I have some candidates to explain the bad performance of the model and the attempts at solving them:
-
Identification. So far, I deal with identification by setting a very tight prior for \theta (my parameter of interest) and pinning down the first value of \psi to zero (see this post). I also deal with reflection invariance as mentioned in this post.
-
Priors of the other two parameters are too vague. I don’t think this is the case, as I have played around with them and results do not seem to change.
-
NUTS sampler and multimodality. This is where my lack of understanding of the topic will manifest, but I hope I can make it clear. My observation comes from the fact that when I check the fit of the model, the R_hat for my unconstrained parameters is way above zero, while this is not the case for constrained and generated quantities.

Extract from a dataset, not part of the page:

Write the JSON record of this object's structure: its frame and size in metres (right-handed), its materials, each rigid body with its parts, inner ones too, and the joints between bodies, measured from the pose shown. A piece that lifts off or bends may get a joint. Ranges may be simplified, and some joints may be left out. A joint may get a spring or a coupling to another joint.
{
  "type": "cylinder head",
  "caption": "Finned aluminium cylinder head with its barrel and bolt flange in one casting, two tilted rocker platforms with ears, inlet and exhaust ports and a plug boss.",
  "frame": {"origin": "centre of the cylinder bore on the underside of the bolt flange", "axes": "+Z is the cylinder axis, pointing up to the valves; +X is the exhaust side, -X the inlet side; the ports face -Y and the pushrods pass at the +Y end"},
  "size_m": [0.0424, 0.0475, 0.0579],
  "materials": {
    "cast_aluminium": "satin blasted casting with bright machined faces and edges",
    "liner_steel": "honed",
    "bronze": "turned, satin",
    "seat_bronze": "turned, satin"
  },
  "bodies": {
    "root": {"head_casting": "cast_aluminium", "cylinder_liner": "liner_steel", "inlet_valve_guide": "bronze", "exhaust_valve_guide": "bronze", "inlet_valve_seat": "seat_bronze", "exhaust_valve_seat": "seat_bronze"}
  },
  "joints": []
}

I provide also a plot of the trace, it surprises me that the distributions of some of the \psi is so wide:
This is the model:
data {
int<lower=1> I; // Number of documents
int<lower=1> J; // Number of features
int<lower=1> N; // Number of counts (I * J in most cases)
int<lower=0> counts[N]; // Long vector of counts
int<lower=1,upper=I> docs[N]; // Long document index [1 1 1 ... I I I]

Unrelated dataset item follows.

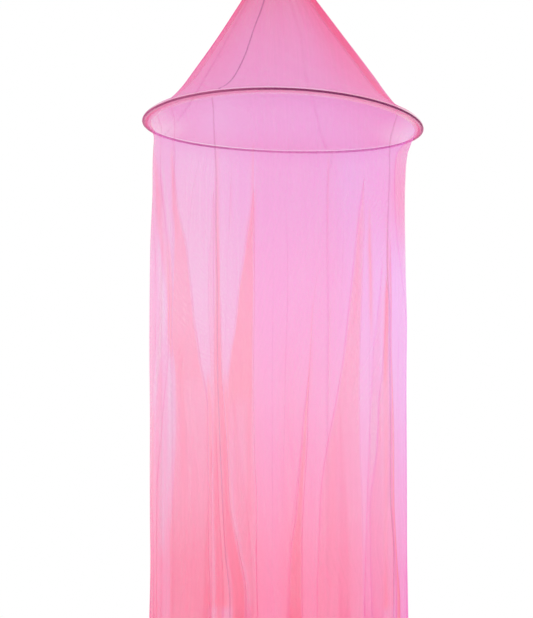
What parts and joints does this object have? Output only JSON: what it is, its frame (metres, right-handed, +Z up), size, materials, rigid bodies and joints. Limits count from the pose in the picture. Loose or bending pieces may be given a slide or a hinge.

int<lower=1,upper=J> word[N]; // Long feature index [1 ... J 1 ... J]
int<lower=1,upper=I> neg_doc;
int<lower=1,upper=I> pos_doc; // Index for reference documents such that theta[neg_doc] < theta[pos_doc]
}
parameters {
vector[I] theta; // Ideological direction of document
vector[J] beta; // Ideological direction of word
vector[J-1] psi; // Word fixed effects
}
transformed parameters{ // Establish first word as a baseline (Lowe, 2016)
vector[J] psi_constrained;
psi_constrained[1] = 0;
psi_constrained[2:J] = psi;
}
model {
psi ~ normal(0,5); // Non-informative prior
beta ~ normal(0,3); // Regularization as in quanteda
theta ~ normal(0,1); // Scale identification with unit normal prior
for (i in 1:I){
counts[J*(i-1)+1:J*i] ~ multinomial(softmax(psi_constrained + theta[i] * beta)); // https://mc-stan.org/docs/2_18/functions-reference/softmax.html);
}
}
generated quantities {
// Scale identification (reflection invariance)
vector[I] theta_fix = theta[pos_doc] < theta[neg_doc] ? theta : theta * -1;
vector[J] beta_fix = theta[pos_doc] < theta[neg_doc] ? beta : beta * -1;
}